Simply relating the narrative of Andrew Dosunmu’s seductive immigrant drama “Mother of George” would do little to convey the film’s stark, poetic power, much less its extraordinary visual and sonic acumen. Steeping the audience from the very first frame in the rich textures and bustling rhythms of Brooklyn’s Yoruba community, Dosunmu doesn’t use such iridescent local color merely to dress up this classically structured melodrama about a young wife driven to social ruin by infertility, but to provide a suitably prismatic context for the character’s fluid moods. Singular pic should bewitch auds worldwide on the festival circuit, coaxing refined arthouse distribution.

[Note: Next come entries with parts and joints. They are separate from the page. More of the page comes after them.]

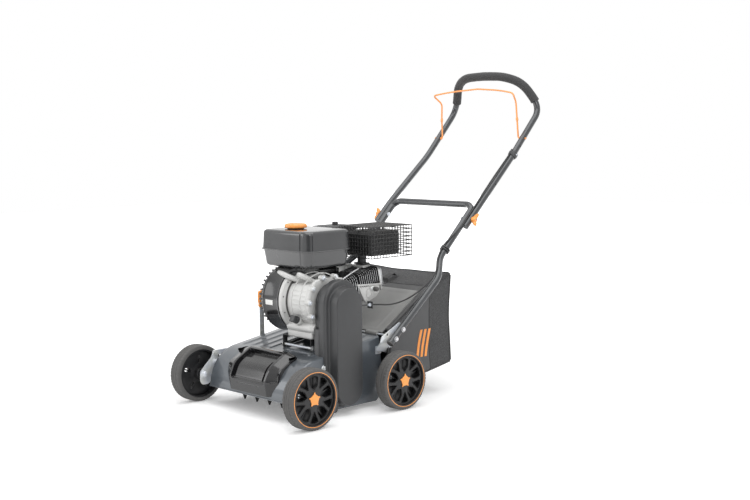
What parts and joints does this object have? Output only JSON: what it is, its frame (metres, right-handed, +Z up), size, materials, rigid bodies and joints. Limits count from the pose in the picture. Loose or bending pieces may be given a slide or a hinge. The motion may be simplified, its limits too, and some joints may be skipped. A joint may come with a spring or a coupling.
{
  "type": "petrol lawn scarifier",
  "caption": "Walk-behind petrol lawn scarifier: ribbed steel deck over a blade rotor, belt drive under a round-ended cover, folding handle with bail, rear flap and grass bag.",
  "frame": {"origin": "on the ground, in the middle of the whole machine's box", "axes": "+Z up, -Y to the machine's front, +X to the operator's left where the belt cover is"},
  "size_m": [0.597, 1.2308, 1.0555],
  "materials": {
    "tyre_rubber": "matt tread",
    "wheel_plastic": "satin",
    "orange_plastic": "satin",
    "deck_paint": "satin",
    "gloss_black_plastic": "gloss",
    "satin_black_plastic": "satin",
    "black_paint": "gloss",
    "handle_paint": "gloss",
    "orange_wire": "gloss",
    "zinc_plate": "bright zinc",
    "bright_steel": "ground",
    "cast_aluminium": "as cast",
    "heat_paint": "matt heat-resistant",
    "belt_rubber": "matt",
    "foam_rubber": "matt foam",
    "cable_sheath": "satin",
    "bag_cloth": "woven",
    "flap_plastic": "satin"
  },
  "bodies": {
    "chassis": {"deck_housing": "deck_paint", "front_hood": "gloss_black_plastic", "rear_axle": "zinc_plate", "rotor_bearing_left": "cast_aluminium", "rotor_bearing_right": "cast_aluminium", "drive_belt": "belt_rubber", "belt_cover": "satin_black_plastic", "engine_bracket": "black_paint", "crankcase": "cast_aluminium", "crankcase_cover": "cast_aluminium", "blower_housing": "gloss_black_plastic", "recoil_cover": "satin_black_plastic", "cylinder_block": "heat_paint", "cylinder_head": "cast_aluminium", "rocker_cover": "cast_aluminium", "spark_plug": "zinc_plate", "muffler": "heat_paint", "muffler_guard": "black_paint", "fuel_tank": "gloss_black_plastic", "tank_bracket": "cast_aluminium", "air_cleaner": "satin_black_plastic", "carburettor": "cast_aluminium", "lower_handle": "handle_paint", "handle_bracket_left": "zinc_plate", "handle_bracket_right": "zinc_plate", "clutch_cable_lower": "cable_sheath", "flap_hinge_rod": "zinc_plate"},
    "height_lever": {"depth_lever": "zinc_plate"},
    "height_link": {"depth_link": "zinc_plate"},
    "front_axle_arms": {"front_axle": "zinc_plate"},
    "wheel_front_left": {"tyre_front_left": "tyre_rubber", "rim_front_left": "wheel_plastic"},
    "wheel_front_right": {"tyre_front_right": "tyre_rubber", "rim_front_right": "wheel_plastic"},
    "wheel_rear_left": {"tyre_rear_left": "tyre_rubber", "rim_rear_left": "wheel_plastic"},
    "wheel_rear_right": {"tyre_rear_right": "tyre_rubber", "rim_rear_right": "wheel_plastic"},
    "crank_train": {"crankshaft": "bright_steel", "flywheel": "cast_aluminium", "drive_pulley": "zinc_plate"},
    "rotor": {"blade_rotor": "bright_steel", "rotor_pulley": "zinc_plate"},
    "tensioner": {"tensioner_arm": "zinc_plate"},
    "idler": {"idler_pulley": "wheel_plastic"},
    "folding_handle": {"upper_handle": "handle_paint", "foam_grip": "foam_rubber", "clutch_cable_upper": "cable_sheath"},
    "bail": {"bail_lever": "orange_wire"},
    "knob_left": {"clamp_knob_left": "orange_plastic"},
    "knob_right": {"clamp_knob_right": "orange_plastic"},
    "flap": {"rear_flap": "flap_plastic"},
    "bag": {"grass_bag": "bag_cloth", "bag_frame": "black_paint"},
    "tank_cap": {"fuel_cap": "orange_plastic"},
    "oil_cap": {"oil_plug": "satin_black_plastic"},
    "choke": {"choke_lever": "satin_black_plastic"},
    "throttle": {"throttle_lever": "satin_black_plastic"},
    "switch": {"engine_switch": "satin_black_plastic"},
    "starter_grip": {"recoil_grip": "satin_black_plastic"}
  },
  "joints": [
    {"name": "height_lever_turn", "type": "hinge", "parent": "chassis", "child": "height_lever", "pos_m": [-0.2205, -0.30438, 0.125], "axis": [1, 0, 0], "range_deg": [-10, 6]},
    {"name": "height_link_turn", "type": "hinge", "parent": "height_lever", "child": "height_link", "pos_m": [-0.2325, -0.30438, 0.155], "axis": [1, 0, 0], "range_deg": [-6, 10]},
    {"name": "front_axle_swing", "type": "hinge", "parent": "chassis", "child": "front_axle_arms", "pos_m": [0, -0.48037, 0.125], "axis": [1, 0, 0], "range_deg": [-10, 6]},
    {"name": "wheel_front_left_spin", "type": "hinge", "parent": "front_axle_arms", "child": "wheel_front_left", "pos_m": [0.276, -0.52538, 0.09], "axis": [1, 0, 0], "continuous": true},
    {"name": "wheel_front_right_spin", "type": "hinge", "parent": "front_axle_arms", "child": "wheel_front_right", "pos_m": [-0.276, -0.52538, 0.09], "axis": [1, 0, 0], "continuous": true},
    {"name": "wheel_rear_left_spin", "type": "hinge", "parent": "chassis", "child": "wheel_rear_left", "pos_m": [0.276, -0.15837, 0.09], "axis": [1, 0, 0], "continuous": true},
    {"name": "wheel_rear_right_spin", "type": "hinge", "parent": "chassis", "child": "wheel_rear_right", "pos_m": [-0.276, -0.15837, 0.09], "axis": [1, 0, 0], "continuous": true},
    {"name": "crank_spin", "type": "hinge", "parent": "chassis", "child": "crank_train", "pos_m": [0, -0.32538, 0.335], "axis": [1, 0, 0], "continuous": true},
    {"name": "rotor_spin", "type": "hinge", "parent": "chassis", "child": "rotor", "pos_m": [0, -0.32538, 0.078], "axis": [1, 0, 0], "continuous": true},
    {"name": "tensioner_turn", "type": "hinge", "parent": "chassis", "child": "tensioner", "pos_m": [0.1965, -0.32538, 0.15], "axis": [1, 0, 0], "range_deg": [-5, 0]},
    {"name": "idler_spin", "type": "hinge", "parent": "tensioner", "child": "idler", "pos_m": [0.208, -0.31188, 0.215], "axis": [1, 0, 0], "continuous": true},
    {"name": "handle_fold", "type": "hinge", "parent": "chassis", "child": "folding_handle", "pos_m": [0, 0.23663, 0.55807], "axis": [1, 0, 0], "range_deg": [0, 108], "deforming": ["clutch_cable_lower", "clutch_cable_upper"]},
    {"name": "bail_squeeze", "type": "hinge", "parent": "folding_handle", "child": "bail", "pos_m": [0, 0.51963, 0.8208], "axis": [1, 0, 0], "range_deg": [-22, 0], "stiffness_Nm_per_rad": 1.5, "springref_deg": 11.46},
    {"name": "knob_left_turn", "type": "hinge", "parent": "folding_handle", "child": "knob_left", "pos_m": [0.2197, 0.23663, 0.55807], "axis": [1, 0, 0], "continuous": true},
    {"name": "knob_right_turn", "type": "hinge", "parent": "folding_handle", "child": "knob_right", "pos_m": [-0.2197, 0.23663, 0.55807], "axis": [1, 0, 0], "continuous": true},
    {"name": "flap_lift", "type": "hinge", "parent": "chassis", "child": "flap", "pos_m": [0, -0.16037, 0.222], "axis": [1, 0, 0], "range_deg": [0, 14]},
    {"name": "bag_off", "type": "slide", "parent": "chassis", "child": "bag", "axis": [0, 1, 0], "range_m": [0, 0.35]},
    {"name": "fuel_cap_turn", "type": "hinge", "parent": "chassis", "child": "tank_cap", "pos_m": [-0.03, -0.31338, 0.5533], "axis": [0, 0, 1], "range_deg": [0, 90]},
    {"name": "oil_plug_turn", "type": "hinge", "parent": "chassis", "child": "oil_cap", "pos_m": [0.08, -0.35537, 0.262], "axis": [0, -0.9239, 0.3827], "continuous": true},
    {"name": "choke_turn", "type": "hinge", "parent": "chassis", "child": "choke", "pos_m": [-0.0483, -0.13337, 0.416], "axis": [1, 0, 0], "range_deg": [0, 35]},
    {"name": "throttle_turn", "type": "hinge", "parent": "chassis", "child": "throttle", "pos_m": [-0.0483, -0.10938, 0.402], "axis": [1, 0, 0], "range_deg": [-20, 20]},
    {"name": "switch_turn", "type": "hinge", "parent": "chassis", "child": "switch", "pos_m": [-0.052, -0.20738, 0.372], "axis": [1, 0, 0], "range_deg": [0, 60]},
    {"name": "starter_pull", "type": "slide", "parent": "chassis", "child": "starter_grip", "axis": [0, 0.9976, 0.0698], "range_m": [0, 0.15], "stiffness_N_per_m": 60, "springref_m": -0.05}
  ],
  "couplings": [
    {"joint": "front_axle_swing", "follows": "height_lever_turn", "ratio": 1},
    {"joint": "height_link_turn", "follows": "height_lever_turn", "ratio": -1},
    {"joint": "rotor_spin", "follows": "crank_spin", "ratio": 0.7407},
    {"joint": "tensioner_turn", "follows": "bail_squeeze", "ratio": 0.22727}
  ]
}
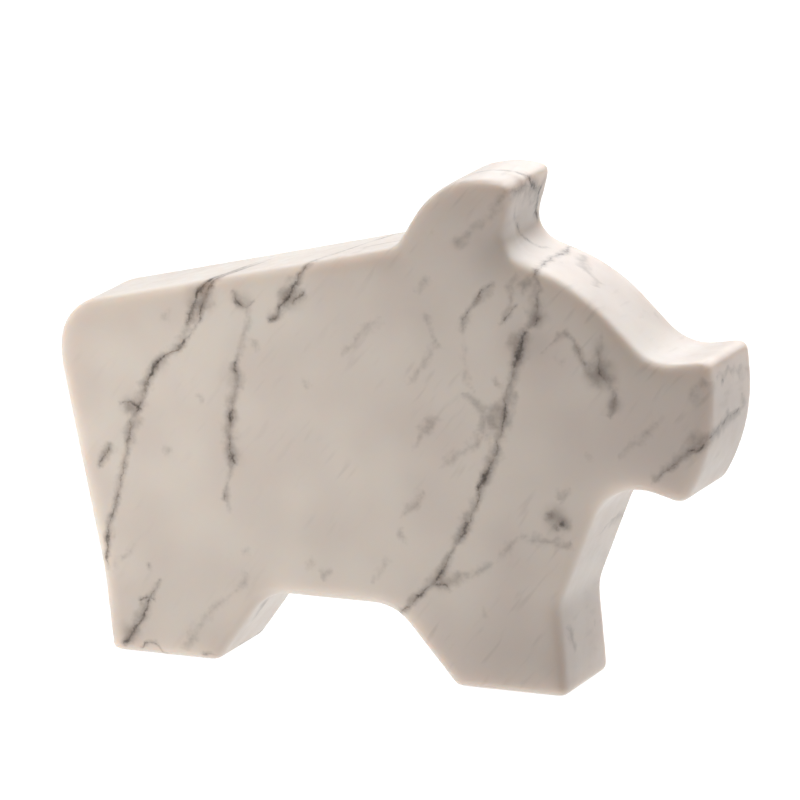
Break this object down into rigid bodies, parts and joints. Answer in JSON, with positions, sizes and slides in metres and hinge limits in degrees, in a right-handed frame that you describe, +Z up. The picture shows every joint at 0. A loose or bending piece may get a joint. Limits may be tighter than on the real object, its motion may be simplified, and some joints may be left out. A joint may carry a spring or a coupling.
{
  "type": "marble pig paperweight",
  "caption": "Pig in profile carved from a slab of white marble with dark veins, its edges rubbed soft, standing on broad flat feet to hold papers down by its weight.",
  "frame": {"origin": "on the table plane under the middle of the pig's length and thickness", "axes": "+X towards the snout, +Y across the slab's thickness towards the pig's left side, +Z up towards the ear"},
  "size_m": [0.1498, 0.028, 0.1109],
  "materials": {
    "marble": "honed and lightly polished white marble with dark grey veins"
  },
  "bodies": {
    "root": {"pig": "marble"}
  },
  "joints": []
}
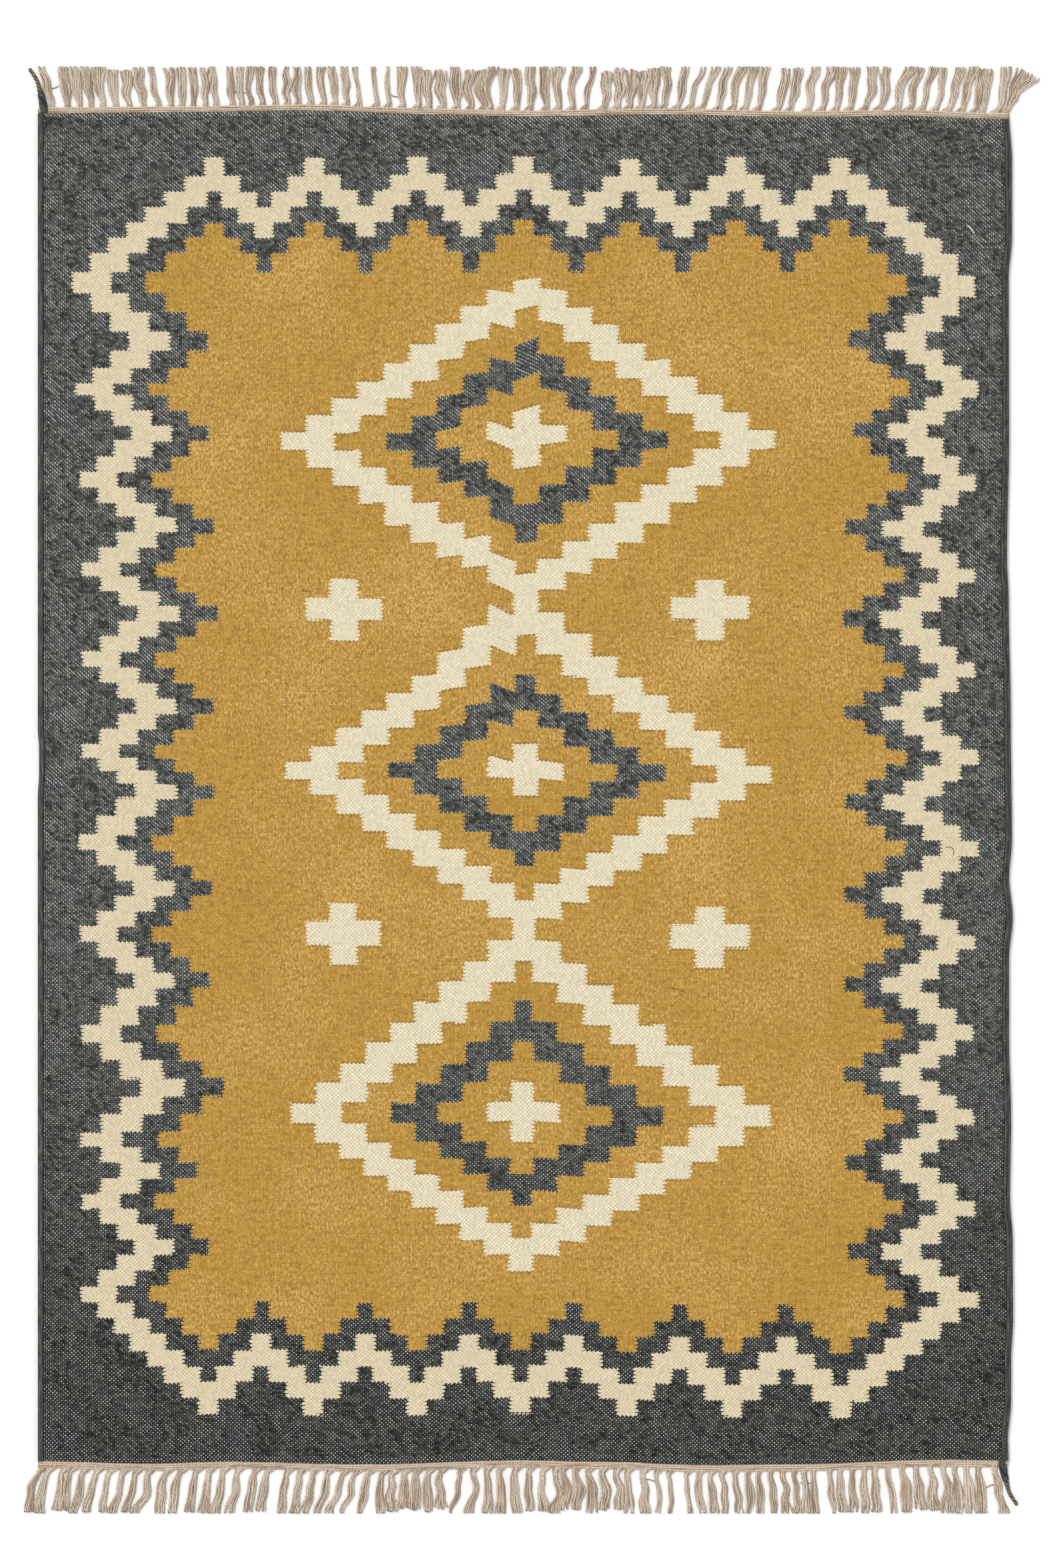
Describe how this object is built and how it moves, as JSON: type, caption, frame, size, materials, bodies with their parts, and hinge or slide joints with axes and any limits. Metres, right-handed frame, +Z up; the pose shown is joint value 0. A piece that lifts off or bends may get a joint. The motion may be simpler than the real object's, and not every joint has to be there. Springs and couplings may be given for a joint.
{
  "type": "flat-woven kilim rug",
  "caption": "Flat-woven area rug with a stepped zigzag border, stepped medallions and small crosses, bound side edges with corner cords, and a jute heading with loose fringe locks at each end.",
  "frame": {"origin": "centre of the rug's outline, on the floor it lies on", "axes": "+Y along the rug's length towards the end with the splayed corner lock, +X across its width, +Z up from the floor"},
  "size_m": [1.2518, 1.788, 0.0065],
  "materials": {
    "woven_ground": "coarse flat weave in mustard, charcoal and cream",
    "bound_edge": "overcast charcoal yarn",
    "jute_yarn": "plied natural jute yarn"
  },
  "bodies": {
    "root": {"woven_ground": "woven_ground", "selvedge_left": "bound_edge", "selvedge_right": "bound_edge", "fringe_top": "jute_yarn", "fringe_bottom": "jute_yarn"}
  },
  "joints": []
}
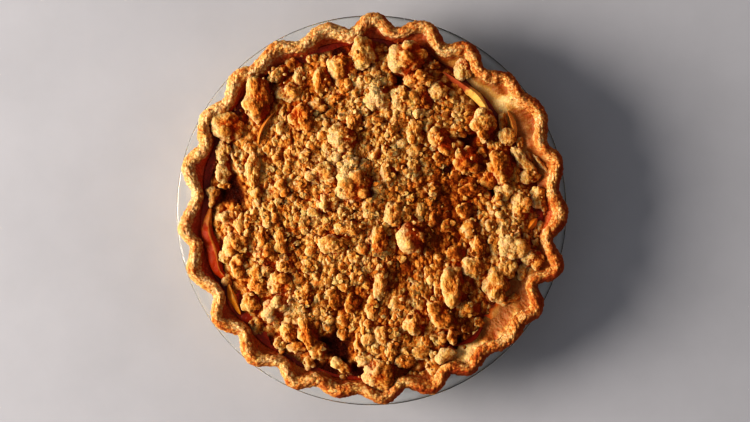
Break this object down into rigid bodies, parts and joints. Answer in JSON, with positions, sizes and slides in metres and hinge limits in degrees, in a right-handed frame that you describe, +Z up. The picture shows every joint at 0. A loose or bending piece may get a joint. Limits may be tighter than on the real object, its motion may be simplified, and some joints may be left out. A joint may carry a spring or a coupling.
{
  "type": "apple crumble pie in a glass pie dish",
  "caption": "Round baked pie in its own clear glass dish: fluted pastry crust on the rim, apple and syrup filling, apple slices at the edge, heaped crumble of toasted clumps on top",
  "frame": {"origin": "centre of the flat underside of the dish, on the surface the dish stands on", "axes": "+Z up, +X to the picture's right, +Y to the picture's top edge"},
  "size_m": [0.241, 0.2412, 0.0592],
  "materials": {
    "clear_glass": "clear polished glass",
    "baked_crust": "baked golden pastry, matt and grainy, toasted along the crests",
    "apple_filling": "glossy set apple syrup, dark red-brown to orange",
    "crumble": "dry rough toasted crumble with oat flakes",
    "apple_slice": "moist cooked apple, glazed"
  },
  "bodies": {
    "root": {"dish": "clear_glass", "crust": "baked_crust", "filling": "apple_filling", "crumble": "crumble", "apple_slice_1": "apple_slice", "apple_slice_2": "apple_slice", "apple_slice_3": "apple_slice", "apple_slice_4": "apple_slice", "apple_slice_5": "apple_slice", "apple_slice_6": "apple_slice", "apple_slice_7": "apple_slice"}
  },
  "joints": []
}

A former fashion photographer and Yves Saint Laurent design assistant, Nigerian-born Dosunmu made a strong impression in Park City two years ago with his freshman feature, “Restless City,” which lived up to its title in its swirling depiction of the African immigrant experience in New York City. In that regard, “Mother of George” is very much of a piece with Dosunmu’s debut, though the script by American playwright-performer Darci Picoult, inspired by a personal testimony overheard on her travels, lends it a greater sense of emotional consequence.
The film opens at the swarming traditional wedding ceremony of Adenike (incandescent Zimbabwean actress Danai Gurira, best known for her recurring role on “The Walking Dead”) to mild-mannered restaurant proprietor Ayodele (Isaach De Bankole). At the close of the evening, Ayodele’s abrasive mother (Bukky Ajayi) formally names the couple’s unconceived child George — a traditional blessing that comes to seem a cruel curse when, after 18 months of trying, Adenike is still without child.
With few confidantes beyond her loving but distracted husband and her more worldly sister-in-law Sade (a superb Yaya Alafia), the desperate Adenike is in a sufficiently fragile mental state to consider her mother-in-law’s suggestion that Ayodele’s brother Biyi (Tony Okungbowa) father the child in secret. “A baby belongs to all of us,” she intones, rather ominously.
Accepting Adenike’s behavior from this point forward may be a leap for some viewers, but the bruised dignity of Gurira’s remarkable performance is consistently credible, while Picoult is at pains to illustrate the alternative moral playing field of a culture where Ayodele is entitled to take a second wife who can deliver him a child. Much classic African literature, including works by Ousmane Sembene and Mariama Ba, has covered this thematic terrain, but it’s both bracing and galling to see it play out in a contemporary Western context.
Dosunmu subtly uses the film’s ornate design elements to illustrate Adenike’s state of cultural flux, flooding the screen with jewel-colored African textiles to the point that their lavish patterns seem somehow reproachful, while Mobolaji Dawodu’s dazzling costumes slide tellingly across the spectrum from hip Afro-chic couture to fussy traditional garb.
But the star of the technical team — perhaps even of the entire film — is d.p. Bradford Young, whose highly particular compositions and shimmering ochre-to-cobalt lighting schemes are almost exhaustingly exquisite. Young, whose notable credits also include “Pariah” and “Middle of Nowhere,” is currently unrivaled in the under-informed field of illuminating darker complexions, expertise that “Mother of George” can claim in more areas than just its cinematography.